What is expected: Extract each line containing the string "joints".

Material:
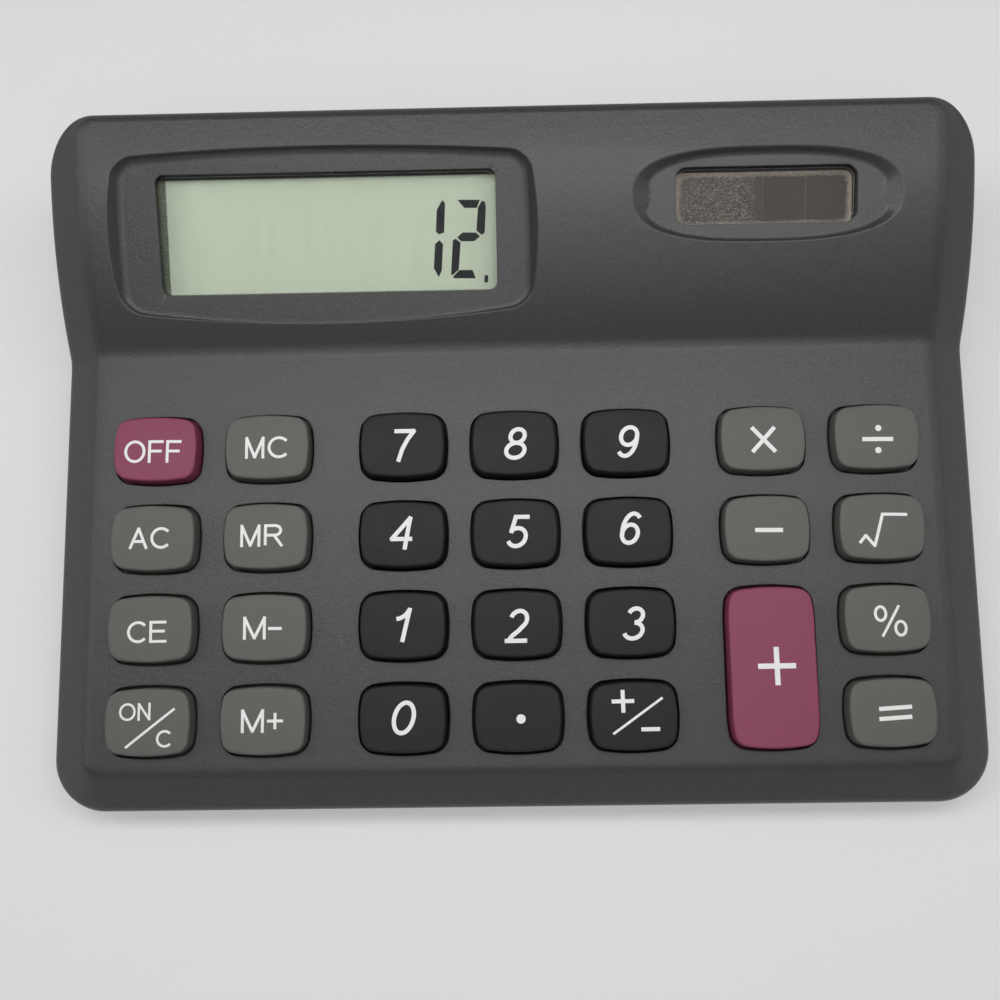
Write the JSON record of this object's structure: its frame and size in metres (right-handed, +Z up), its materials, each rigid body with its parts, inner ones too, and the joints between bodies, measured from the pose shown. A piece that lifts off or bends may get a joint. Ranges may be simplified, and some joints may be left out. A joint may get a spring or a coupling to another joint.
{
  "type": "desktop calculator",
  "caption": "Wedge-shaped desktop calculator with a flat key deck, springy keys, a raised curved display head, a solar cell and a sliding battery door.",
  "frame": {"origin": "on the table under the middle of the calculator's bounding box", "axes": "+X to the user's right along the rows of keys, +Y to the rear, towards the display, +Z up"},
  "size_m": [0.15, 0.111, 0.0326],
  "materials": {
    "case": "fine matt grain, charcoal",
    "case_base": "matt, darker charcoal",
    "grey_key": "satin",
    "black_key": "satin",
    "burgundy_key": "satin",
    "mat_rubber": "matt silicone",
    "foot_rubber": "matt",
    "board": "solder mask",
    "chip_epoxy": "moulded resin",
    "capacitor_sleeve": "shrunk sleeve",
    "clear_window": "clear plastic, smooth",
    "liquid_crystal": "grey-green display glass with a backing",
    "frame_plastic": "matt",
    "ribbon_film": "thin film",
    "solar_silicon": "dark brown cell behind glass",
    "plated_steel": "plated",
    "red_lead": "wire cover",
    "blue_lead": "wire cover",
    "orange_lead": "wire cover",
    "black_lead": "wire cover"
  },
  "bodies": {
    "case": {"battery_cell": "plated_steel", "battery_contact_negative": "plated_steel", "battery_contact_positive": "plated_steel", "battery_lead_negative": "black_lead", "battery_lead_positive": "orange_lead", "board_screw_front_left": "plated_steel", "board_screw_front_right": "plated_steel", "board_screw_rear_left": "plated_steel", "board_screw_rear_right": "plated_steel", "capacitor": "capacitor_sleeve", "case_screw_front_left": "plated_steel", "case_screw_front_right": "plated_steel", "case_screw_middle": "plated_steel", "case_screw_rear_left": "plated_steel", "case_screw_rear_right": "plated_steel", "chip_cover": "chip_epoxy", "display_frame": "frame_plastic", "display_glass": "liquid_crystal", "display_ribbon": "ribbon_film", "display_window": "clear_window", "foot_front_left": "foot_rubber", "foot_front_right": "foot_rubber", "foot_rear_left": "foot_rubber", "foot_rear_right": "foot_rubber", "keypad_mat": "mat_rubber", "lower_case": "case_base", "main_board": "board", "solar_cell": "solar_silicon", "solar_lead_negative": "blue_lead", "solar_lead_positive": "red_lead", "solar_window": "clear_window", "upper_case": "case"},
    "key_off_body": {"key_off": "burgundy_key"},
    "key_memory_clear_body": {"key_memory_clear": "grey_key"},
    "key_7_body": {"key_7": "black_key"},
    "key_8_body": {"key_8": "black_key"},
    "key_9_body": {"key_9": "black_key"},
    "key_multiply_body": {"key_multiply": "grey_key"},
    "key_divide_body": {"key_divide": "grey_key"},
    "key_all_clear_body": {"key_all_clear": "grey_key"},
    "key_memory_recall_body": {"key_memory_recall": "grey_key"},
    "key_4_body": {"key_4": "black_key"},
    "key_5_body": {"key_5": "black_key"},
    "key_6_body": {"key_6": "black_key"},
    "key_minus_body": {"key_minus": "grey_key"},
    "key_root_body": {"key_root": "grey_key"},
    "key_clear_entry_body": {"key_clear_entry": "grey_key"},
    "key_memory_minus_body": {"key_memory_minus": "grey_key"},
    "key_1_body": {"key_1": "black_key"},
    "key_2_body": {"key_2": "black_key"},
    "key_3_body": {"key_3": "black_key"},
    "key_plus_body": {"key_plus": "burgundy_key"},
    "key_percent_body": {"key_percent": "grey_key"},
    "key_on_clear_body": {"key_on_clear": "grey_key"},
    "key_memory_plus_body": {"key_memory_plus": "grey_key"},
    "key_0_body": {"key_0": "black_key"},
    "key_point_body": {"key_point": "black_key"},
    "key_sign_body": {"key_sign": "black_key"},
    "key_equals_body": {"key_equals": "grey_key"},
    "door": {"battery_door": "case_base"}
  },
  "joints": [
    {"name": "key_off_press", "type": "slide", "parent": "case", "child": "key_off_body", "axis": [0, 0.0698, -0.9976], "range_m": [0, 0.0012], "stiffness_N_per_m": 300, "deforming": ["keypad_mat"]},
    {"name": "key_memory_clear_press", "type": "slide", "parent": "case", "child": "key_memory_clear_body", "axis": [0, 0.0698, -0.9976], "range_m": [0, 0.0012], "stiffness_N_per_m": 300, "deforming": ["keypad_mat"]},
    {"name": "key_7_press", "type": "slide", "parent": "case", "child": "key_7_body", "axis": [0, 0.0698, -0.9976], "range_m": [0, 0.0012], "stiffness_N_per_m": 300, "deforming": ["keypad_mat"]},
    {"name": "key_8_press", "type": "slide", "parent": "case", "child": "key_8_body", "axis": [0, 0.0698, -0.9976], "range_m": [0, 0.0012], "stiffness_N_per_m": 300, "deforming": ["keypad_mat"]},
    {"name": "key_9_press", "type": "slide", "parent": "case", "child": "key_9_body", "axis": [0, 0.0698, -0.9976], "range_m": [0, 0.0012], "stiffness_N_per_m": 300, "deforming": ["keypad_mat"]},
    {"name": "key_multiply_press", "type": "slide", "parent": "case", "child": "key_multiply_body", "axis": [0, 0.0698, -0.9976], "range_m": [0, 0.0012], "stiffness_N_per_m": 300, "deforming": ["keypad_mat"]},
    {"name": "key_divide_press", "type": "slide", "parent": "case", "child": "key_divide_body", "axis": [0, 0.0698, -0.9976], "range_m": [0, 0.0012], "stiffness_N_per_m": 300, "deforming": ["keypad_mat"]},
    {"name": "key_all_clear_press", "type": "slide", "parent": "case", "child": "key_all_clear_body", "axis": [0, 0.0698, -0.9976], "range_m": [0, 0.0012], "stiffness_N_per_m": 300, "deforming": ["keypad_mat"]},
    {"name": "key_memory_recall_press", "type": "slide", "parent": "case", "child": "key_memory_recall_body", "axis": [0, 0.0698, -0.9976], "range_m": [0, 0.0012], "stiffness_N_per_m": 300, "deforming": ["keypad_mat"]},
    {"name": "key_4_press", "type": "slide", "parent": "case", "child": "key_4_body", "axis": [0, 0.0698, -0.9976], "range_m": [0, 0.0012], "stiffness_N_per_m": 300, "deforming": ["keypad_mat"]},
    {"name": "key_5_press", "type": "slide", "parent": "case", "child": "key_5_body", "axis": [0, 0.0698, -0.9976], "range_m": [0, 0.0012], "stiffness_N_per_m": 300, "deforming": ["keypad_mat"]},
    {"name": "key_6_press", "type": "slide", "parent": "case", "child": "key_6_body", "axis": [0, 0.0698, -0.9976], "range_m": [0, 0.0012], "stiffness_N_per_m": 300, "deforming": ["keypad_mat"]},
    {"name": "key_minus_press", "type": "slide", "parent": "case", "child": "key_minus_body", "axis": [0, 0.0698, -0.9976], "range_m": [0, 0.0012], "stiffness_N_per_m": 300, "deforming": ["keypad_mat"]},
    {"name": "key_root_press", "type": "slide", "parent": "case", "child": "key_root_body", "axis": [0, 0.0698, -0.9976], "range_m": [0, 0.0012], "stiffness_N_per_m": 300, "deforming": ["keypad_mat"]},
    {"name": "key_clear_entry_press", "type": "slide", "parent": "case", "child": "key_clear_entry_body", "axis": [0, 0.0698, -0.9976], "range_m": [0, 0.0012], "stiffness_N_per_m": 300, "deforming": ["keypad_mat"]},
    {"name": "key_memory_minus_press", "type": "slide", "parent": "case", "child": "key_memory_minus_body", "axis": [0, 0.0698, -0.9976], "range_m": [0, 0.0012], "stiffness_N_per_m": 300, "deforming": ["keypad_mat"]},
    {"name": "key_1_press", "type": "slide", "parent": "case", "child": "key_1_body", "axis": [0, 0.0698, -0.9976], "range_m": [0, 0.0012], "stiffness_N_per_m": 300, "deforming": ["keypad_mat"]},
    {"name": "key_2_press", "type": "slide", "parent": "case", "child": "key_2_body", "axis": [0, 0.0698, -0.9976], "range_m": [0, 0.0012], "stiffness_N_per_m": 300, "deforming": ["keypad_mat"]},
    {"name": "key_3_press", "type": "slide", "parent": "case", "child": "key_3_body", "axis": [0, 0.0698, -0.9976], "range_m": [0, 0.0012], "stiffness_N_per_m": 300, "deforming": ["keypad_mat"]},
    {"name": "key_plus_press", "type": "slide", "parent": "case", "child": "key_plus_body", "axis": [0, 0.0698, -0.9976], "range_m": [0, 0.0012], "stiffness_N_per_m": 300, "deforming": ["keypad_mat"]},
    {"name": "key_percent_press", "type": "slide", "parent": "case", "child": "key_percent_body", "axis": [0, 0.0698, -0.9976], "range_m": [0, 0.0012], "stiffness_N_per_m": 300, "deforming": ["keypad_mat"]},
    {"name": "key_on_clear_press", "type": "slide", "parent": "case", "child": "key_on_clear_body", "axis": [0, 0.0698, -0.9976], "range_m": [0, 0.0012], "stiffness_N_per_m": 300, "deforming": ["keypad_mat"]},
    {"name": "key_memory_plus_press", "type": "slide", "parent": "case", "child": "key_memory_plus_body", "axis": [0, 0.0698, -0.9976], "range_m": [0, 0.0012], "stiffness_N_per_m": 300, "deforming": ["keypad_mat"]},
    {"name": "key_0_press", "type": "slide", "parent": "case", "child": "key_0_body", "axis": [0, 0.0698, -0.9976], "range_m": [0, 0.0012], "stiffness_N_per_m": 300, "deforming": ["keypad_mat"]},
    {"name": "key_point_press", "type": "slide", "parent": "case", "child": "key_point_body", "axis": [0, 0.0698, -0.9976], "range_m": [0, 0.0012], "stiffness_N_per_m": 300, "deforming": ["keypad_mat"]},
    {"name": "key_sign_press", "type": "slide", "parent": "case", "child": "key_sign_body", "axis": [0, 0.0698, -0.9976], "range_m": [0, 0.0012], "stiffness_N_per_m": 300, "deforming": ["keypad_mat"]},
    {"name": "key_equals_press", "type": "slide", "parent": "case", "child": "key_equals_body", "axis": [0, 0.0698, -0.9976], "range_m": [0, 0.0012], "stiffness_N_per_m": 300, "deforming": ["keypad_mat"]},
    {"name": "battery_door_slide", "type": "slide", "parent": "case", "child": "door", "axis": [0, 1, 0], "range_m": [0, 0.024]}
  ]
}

Task answer:
Write the JSON record of this object's structure: its frame and size in metres (right-handed, +Z up), its materials, each rigid body with its parts, inner ones too, and the joints between bodies, measured from the pose shown. A piece that lifts off or bends may get a joint. Ranges may be simplified, and some joints may be left out. A joint may get a spring or a coupling to another joint.
  "joints": [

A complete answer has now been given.